Tuesday December 13, 2005
ASEAN Plus Three Leaders Urge Efforts For Regional Free Trade Bloc
KUALA LUMPUR, Dec 13 Asia Pulse - South Korean President Roh Moo-hyun and leaders of the 10 ASEAN countries, Japan and China held a one-day "ASEAN Plus Three Summit" in this Malaysian capital on Monday and adopted a joint statement calling for redoubled efforts for the formation of the so-called East Asia free trade agreement.
At the annual summit, the 13 leaders discussed wide-ranging issues, including a proposed regional free trade bloc, the growing economic might of China and India, measures to cope with bird flu and terrorism and the Myanmar junta’s refusal to revive democracy.
"We reiterate our common resolve to realize an East Asian community as a long-term goal that would contribute to the maintenance of regional and global peace, security, prosperity and progress," said the statement, titled the Kuala Lumpur Declaration.
The statement also recognized the importance of ASEAN integration and community building in the region and the continued support for ASEAN’s efforts by the Plus Three countries.
"We will conduct regular exchange of intellectuals, members of think tanks, religious personalities and scholars, which will benefit East Asia and the world through deeper knowledge and understanding so as to fight intolerance and improve understanding among cultures and civilizations," it said.
"We will continue to support ASEAN integration, particularly in narrowing the development gap in order to realize the ASEAN Community and at the same time contributing to the building of the East Asian Community as the long-term goal."

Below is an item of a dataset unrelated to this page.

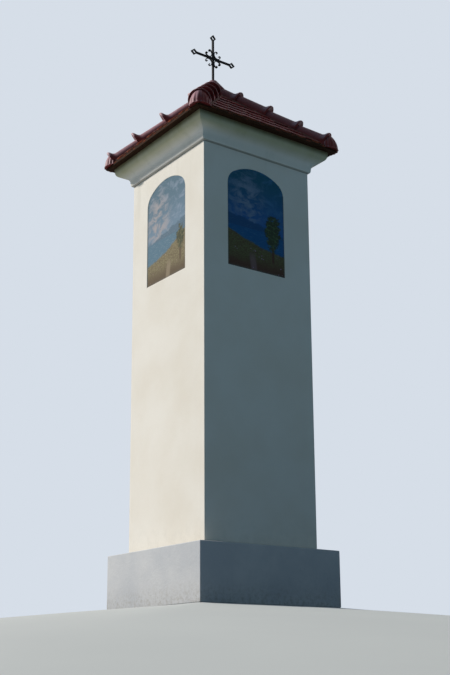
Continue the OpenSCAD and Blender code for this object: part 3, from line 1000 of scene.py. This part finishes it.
def hip_radius(s):
    """Radius of a hip tile's barrel at a distance uphill from its rim."""
    return HIP_WIDE - (HIP_WIDE - HIP_NARROW) * (s - SHANK) / (HIP_GAUGE + HIP_LAP - SHANK)


def tint_all(bm, share):
    """Gives every point of a clay piece the same share of the darker firing."""
    layer = bm.verts.layers.float.new("tile_tint")
    for vert in bm.verts:
        vert[layer] = share


def mark_rims(bm, rings):
    """Marks the collars' rims, where a highlight is painted on the sunny side, on skins of so many
    rings each.
    """
    layer = bm.verts.layers.float.new("rim_glint")
    for k, vert in enumerate(bm.verts):
        if k // SECTION_POINTS % rings in RIM_RINGS:
            vert[layer] = 1.0


def add_hip_tile(hip, i, chance):
    """A collared round tile, a little out of line with its neighbours."""
    length = HIP_GAUGE + HIP_LAP - (0 if i else HIP_SHORT)
    start = hip.collar(i)
    profile = COLLAR + [(s, 0, hip_radius(s)) for s in (*BARREL_PLACES, length)]
    sway = chance.uniform(-HIP_SWAY, HIP_SWAY)
    flare = FLARE[hip.corner][i]
    foot, head = BEDDED[hip.corner][i]
    bm = bmesh.new()
    add_skin(bm, [
        hip.section(
            start + s, flare * rise + foot + (head - foot) * s / length,
            radius, sway * (1 - s / length),
        )
        for s, rise, radius in profile
    ])
    tint_all(bm, chance.random())
    mark_rims(bm, len(profile))
    name = "%s_hip_tile_%d" % (hip.corner, i + 1)
    add_piece(name, bm, hip_clay, "hip_clay", "hip_tile_%s_%d" % (hip.corner, i + 1))


BEDDING_STEPS = 70
BEDDING_STOP = 0.03
BEDDING_HALF = 0.106
BEDDING_DEPTH = 0.09


def add_bedding(hip, mortar):
    """Mortar that closes the joint between the hip tiles and the stepped courses."""
    start, end = hip.collar(0) + BEDDING_STOP, hip.length - BEDDING_STOP
    rings = []
    for k in range(BEDDING_STEPS + 1):
        s = start + (end - start) * k / BEDDING_STEPS
        i = max(n for n in range(HIP_TILES + 1) if hip.collar(n) <= s)
        radius = hip_radius(max(s - hip.collar(i), SHANK)) if i < HIP_TILES else HIP_WIDE
        ring = [hip.at(s, 0, -BEDDING_DEPTH)]
        for hand in (-1, 1):
            fall = hip.fall(hand)
            rough = 0.006 * noise.noise(Vector((s * 16, hand * 5.0, hip.length * 9)))
            crumbs = 0.003 * noise.noise(Vector((s * 60, hand * 3.0, 1.0)))
            toe = BEDDING_HALF + rough + crumbs
            # from the buried toe up to the tile's flank
            edge = [
                (toe + 0.004, -fall * toe - 0.045),
                (toe, -fall * toe - 0.006),
                (toe - 0.006, -fall * toe + 0.003 + rough),
                (radius - 0.004, -HIP_SINK - 0.002 + rough),
                (radius - 0.020, -HIP_SINK + 0.020),
            ]
            points = [hip.at(s, hand * y, z) for y, z in edge]
            ring += points if hand < 0 else points[::-1]
        rings.append(ring)
    bm = bmesh.new()
    add_skin(bm, rings)
    add_piece(hip.corner + "_hip_bedding", bm, mortar, "hip_clay", smooth=50)


# Shells that close the hips' feet

SHELL = {
    "ribs": 9.0, "groove": 0.0065, "half_width": 0.100, "reach": 0.126, "height": 0.176,
    "lip": 0.006, "fullness": 1.1, "soft": 0.1,
}
SHELL_INSET = 0.127
SHELL_LAP = 0.011
SHELL_TINT = 0.35


def shell_rule():
    """Bends a ball into a ribbed dome with a turned-out foot, its lower half flat."""
    rule = Rule("shell_rule", SHELL)
    ball = rule.node("GeometryNodeMeshUVSphere", {}, {
        "Segments": 180, "Rings": 32, "Radius": 1.0,
    })
    x, y, z = rule.split(rule.node("GeometryNodeInputPosition", {}, {}))
    level = (x * x + y * y).most(0.0) ** 0.5
    angle = x.math("ARCTAN2", y, x)
    upper = z.over(-0.001)
    up = z.most(0.0) ** rule["fullness"]
    ahead, aside = angle.cosine() / rule["reach"], angle.sine() / rule["half_width"]
    outline = 1 / (ahead * ahead + aside * aside) ** 0.5
    wave = (angle * rule["ribs"]).cosine()
    ridge = (wave * wave + rule["soft"] * rule["soft"]) ** 0.5
    rib = outline - rule["groove"] * (1 - ridge) * (1 - up)
    foot = 2 * rule["lip"]
    radius = upper * rib * level ** rule["fullness"] + (1 - upper) * (rib + rule["lip"]) * level
    height = upper * (foot + (rule["height"] - foot) * up)
    bent = rule.node("GeometryNodeSetPosition", {}, {
        "Geometry": ball,
        "Position": rule.point(radius * angle.cosine(), radius * angle.sine(), height),
    })
    rule.close(bent)
    return rule


def add_shells(hips):
    """Closes each hip's foot with a shell, cut off where the first collar covers it."""
    rule = shell_rule()
    for hip in hips:
        mesh = rule.make(bpy.data.meshes.new("nothing"), dict(SHELL, clay=hip_clay.material))
        bm = bmesh.new()
        bm.from_mesh(mesh)
        bmesh.ops.remove_doubles(bm, verts=bm.verts, dist=1e-6)
        heading = math.atan2(hip.sign_y, hip.sign_x)
        corner = Vector((hip.foot.x, hip.foot.y, TILE_FOOT))
        inward = Vector((-SHELL_INSET * math.cos(heading), -SHELL_INSET * math.sin(heading), 0))
        bm.transform(Matrix.Translation(corner + inward) @ Matrix.Rotation(heading, 4, "Z"))
        trim(bm, hip.at(hip.collar(0) + SHELL_LAP, 0, 0), hip.up)
        tint_all(bm, SHELL_TINT)
        name, node = hip.corner + "_shell", "hip_shell_" + hip.corner
        add_piece(name, bm, hip_clay, "hip_clay", node, smooth=60)


# Cap on the peak

# radius of the cone and height under its top
CAP_PROFILE = [
    (0.1220, -0.149), (0.1225, -0.113), (0.1205, -0.104), (0.0800, -0.0535), (0.0415, -0.0065),
    (0.0385, -0.0025), (0.0340, -0.0005), (0.0150, 0.0),
]
CAP_POINTS = 72
CAP_TINT = 0.6
ARM_PLACES = (0.12, 0.17)


def add_cap(hips):
    """Four collared arms that run up into a flat-topped cone."""
    bm = bmesh.new()
    for hip in hips:
        start = hip.collar(HIP_TILES)
        arm = COLLAR + [(s, 0, HIP_WIDE) for s in (*ARM_PLACES, hip.length - start)]
        flare = FLARE[hip.corner][HIP_TILES]
        add_skin(bm, [hip.section(start + s, flare * rise, radius) for s, rise, radius in arm])
    mark_rims(bm, len(arm))
    angles = [2 * math.pi * k / CAP_POINTS for k in range(CAP_POINTS)]
    add_skin(bm, [
        [Vector((PEAK.x + r * math.cos(a), PEAK.y + r * math.sin(a), cap_high.z + z)) for a in angles]
        for r, z in CAP_PROFILE
    ])
    tint_all(bm, CAP_TINT)
    add_piece("clay_cap", bm, hip_clay, "hip_clay", "peak_cap")


hips = [Hip(corner) for corner in CORNERS]
chance = random.Random(17)
mortar = bedding()
for hip in hips:
    for i in range(HIP_TILES):
        add_hip_tile(hip, i, chance)
    add_bedding(hip, mortar)
add_shells(hips)
add_cap(hips)


# Iron cross

IRON_ARRIS = 0.0007
IRON_SWELL = 0.0016

iron = black_iron()
for part in ("shaft", "bar", "scrolls", "end_top", "end_left", "end_right"):
    node = "cross_" + part
    add_softened("forged_" + node, node, IRON_ARRIS, iron, "iron", swell=IRON_SWELL)


# Light, background and floor

def make_lamp(name, heading, rise, strength, softness, colour):
    """A far lamp that shines towards the shrine. Heading 0 stands in front and 90 to the left."""
    data = bpy.data.lights.new(name, "SUN")
    data.energy = strength
    data.angle = math.radians(softness)
    data.color = colour
    lamp = bpy.data.objects.new(name, data)
    a, e = math.radians(heading), math.radians(rise)
    source = Vector((-math.sin(a) * math.cos(e), -math.cos(a) * math.cos(e), math.sin(e)))
    lamp.rotation_mode = "QUATERNION"
    lamp.rotation_quaternion = source.to_track_quat("Z", "Y")
    bpy.context.collection.objects.link(lamp)


def looked_at(nodes):
    """1 for rays that show a thing to the camera, also in a reflection, and 0 for the rest."""
    camera, glossy, through = (
        nodes.node("ShaderNodeLightPath", {}, {}, ray)
        for ray in ("Is Camera Ray", "Is Glossy Ray", "Is Transmission Ray")
    )
    return camera.most(glossy).most(through)


def make_world(light, background):
    """Even light from all round, with a pale background where the camera or a reflection sees it."""
    world = bpy.data.worlds.new("studio")
    world.use_nodes = True
    studio = Nodes(world.node_tree)
    colour = studio.mix(looked_at(studio), light, background)
    shade = studio.node("ShaderNodeBackground", {}, {"Color": colour})
    output = studio.tree.nodes.new("ShaderNodeOutputWorld")
    studio.feed(output.inputs["Surface"], shade)
    bpy.context.scene.world = world


FLOOR_REACH = 30.0
# fall for each metre, its growth, and the distance past which it eases off
FLOOR_FALL, FLOOR_BEND, FLOOR_EASE = 0.085, 0.006, 13.0
FLOOR_RINGS, FLOOR_STEPS, FLOOR_SPREAD = 60, 144, 2.2


def make_floor():
    """A pale round floor that falls away from the plinth, because the camera stands lower."""
    bm = bmesh.new()
    rings = []
    for k in range(FLOOR_RINGS + 1):
        share = k / FLOOR_RINGS
        out = FLOOR_REACH * share ** FLOOR_SPREAD
        eased = FLOOR_EASE * math.tanh(out / FLOOR_EASE)
        z = -FLOOR_FALL * eased - FLOOR_BEND * eased ** 2
        ring = []
        for step in range(FLOOR_STEPS):
            a = 2 * math.pi * (step + 0.5) / FLOOR_STEPS
            way = Vector((math.cos(a), math.sin(a)))
            square = PLINTH_HALF / max(abs(way.x), abs(way.y))
            foot = square * (1 - share) + PLINTH_HALF * share
            ring.append(bm.verts.new((*(way * (foot + out)), z)))
        rings.append(ring)
    bm.faces.new(rings[0])
    for inner, outer in zip(rings, rings[1:]):
        for step in range(FLOOR_STEPS):
            after = (step + 1) % FLOOR_STEPS
            bm.faces.new((inner[step], outer[step], outer[after], inner[after]))
    mesh = bpy.data.meshes.new("floor")
    bm.to_mesh(mesh)
    bm.free()
    mesh.shade_smooth()
    floor = bpy.data.objects.new("floor", mesh)
    bpy.context.collection.objects.link(floor)
    pale = Finish("floor", Roughness=0.9)
    shown = pale.mix(pale.noise(0.8, 3), srgb(206, 208, 205), srgb(198, 200, 198))
    sunny_side = pale.x.step(-0.3, -2.0) * pale.y.step(-2.0, 0.0)
    out = (pale.x * pale.x + pale.y * pale.y) ** 0.5
    shady = pale.mix(out.step(1.5, 6.0), srgb(40, 58, 72), srgb(106, 134, 150))
    lit = pale.mix(sunny_side, shady, srgb(208, 213, 218))
    pale.colour(pale.mix(looked_at(pale), lit, shown))
    wear(pale, floor)


make_lamp("key", heading=140, rise=34, strength=3.95, softness=3, colour=(1.0, 0.95, 0.89))
make_world(light=(0.080, 0.135, 0.185, 1), background=srgb(214, 222, 232))
make_floor()

bpy.context.scene.view_settings.view_transform = "Standard"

During the summit meeting, Roh also proposed IT exchange projects with its Asian neighbors and sought their support for Seoul’s efforts to peacefully settle the three-year international dispute over North Korea’s nuclear threat.
The statement came two days before the 13 leaders are scheduled to meet their counterparts from India, Australia and New Zealand for the first East Asia Summit.
In this regard, the ASEAN Plus Three leaders welcomed the convening of the East Asia Summit on Wednesday as an open and inclusive forum, expecting it to be a "top down" forum for leaders to exchange views.
The Asian leaders also agreed to hold the East Asia Summit every year to mainly discuss ways of realizing an economic community representing about half the world’s population, according to South Korea’s foreign minister.
In a press briefing, Minister Ban Ki-moon said the East Asia Summit would be held annually, while Russia will attend as an observer.
"There has been a lot of talk about how often the East Asia Summit should be held during the meeting, and they agreed to hold it every year in connection with the ASEAN Plus Three forum," Ban told reporters.
The Asian leaders also shared the view that the venue of the East Asia Summit should be in one of the ASEAN countries because it is desirable that the block should lead the way of managing the summit.
On Tuesday, Roh and ASEAN leaders will hold their ninth annual summit meeting here. During the South Korea-ASEAN summit, Roh and ASEAN leaders will sign a bilateral free trade agreement and put forth a proposal for closer cooperation in the IT sector.
South Korea’s trade with 10 ASEAN member states reached US$46.4 billion last year, the fifth-largest amount after China, the United States, Japan and the European Union.
Earlier in the day, Roh met Chinese Premier Wen Jiabao and agreed that participants in the six-party talks — the two Koreas, the United States, China, Russia and Japan — should resolve the nuclear issue in a flexible and sincere manner, Roh’s aides said.
The two also agreed to facilitate bilateral economic relations and promote exchanges between high-level officials in diverse sectors, they said. China, North Korea’s last major ally and a significant aid provider, hosted five rounds of six-nation talks to persuade Pyongyang to give up its weapons program.
During the meeting, Roh supported Beijing’s decision to put off a three-way summit between the leaders of South Korea, China and Japan in protest of Japanese Prime Minister Junichiro Koizumi’s repeated visits to a controversial Tokyo shrine. The three-nation talks have been held on the sidelines of the ASEAN Plus Three forum.
"China values very highly a three-way cooperation between China, South Korea and Japan. But the Japanese leader visited the Yasukuni Shrine five times, thus offending the Chinese and South Korean people and creating many obstacles in China-Japan and Korea-Japan relations," Premier Wen was quoted as telling Roh by Chung Woo-sung, Roh’s foreign policy adviser.
In recent years, Japan’s ties with neighboring Asian nations plunged to their lowest point in decades, as it made several moves that were widely regarded as attempts to whitewash its wartime wrongdoing.
In August, Koizumi visited the Yasukuni Shrine, which honors 2.5 million war dead, including convicted World War II criminals, despite the strong opposition of South Korea and China. It was Koizumi’s fifth pilgrimage to the shrine since he took office in 2001.
Roh is scheduled to leave for the Philippines on Wednesday for a three-day state visit before returning home Friday.